D. Switching Function Dependence

• Gaussian vs. Compact: While the optimal spatial arrangements (ABA, diagonal square) remain unchanged regardless of the switching function, the magnitude and range of harvesting differ.
• Truncated Gaussians: Fail to harvest entanglement for two detectors at leading order (due to lack of non-zero $|X| > P$ condition) but succeed with 3+ detectors.
• Compactified Polynomials: Produce periodic harvesting regimes dependent on the differentiability class ($\delta$). Low differentiability favors small energy gaps, while high differentiability allows consistent harvesting at larger gaps.

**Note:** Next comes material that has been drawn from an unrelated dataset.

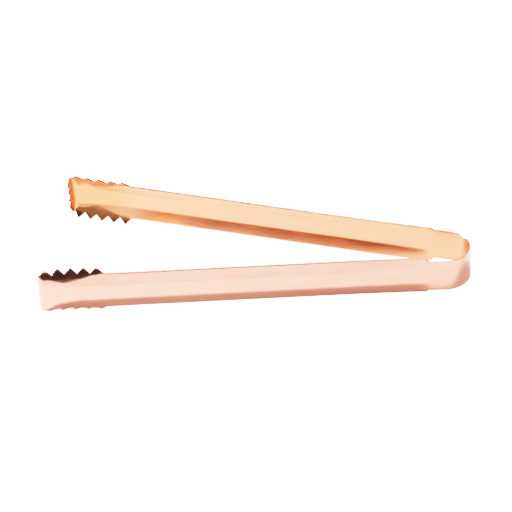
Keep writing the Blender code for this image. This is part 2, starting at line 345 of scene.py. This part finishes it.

4. Significance and Implications

1. Scalability: The linear scaling of the relevant matrix dimension ($N \times N$) resolves the computational bottleneck for studying multi-detector entanglement harvesting, opening the door to analyzing large-scale quantum networks in QFT.
2. Resource Enhancement: The results demonstrate that using multiple detectors is not just a theoretical curiosity but a practical strategy to amplify harvested entanglement and make it robust against variations in energy gaps and distances.
3. Experimental Guidance: The identification of optimal geometries (linear ABA, diagonal square) provides concrete blueprints for future experimental proposals (e.g., using superconducting qubits or atomic ensembles) to realize entanglement harvesting.
4. Theoretical Insight: The work clarifies the role of entanglement monogamy in harvesting protocols and establishes the additivity of negativity in the perturbative regime, linking local detector interactions to global field correlations.

In summary, this paper provides a rigorous, computationally efficient framework for multi-detector entanglement harvesting, proving that increasing the number of detectors linearly enhances the harvested entanglement and identifying specific spatial configurations that maximize this effect.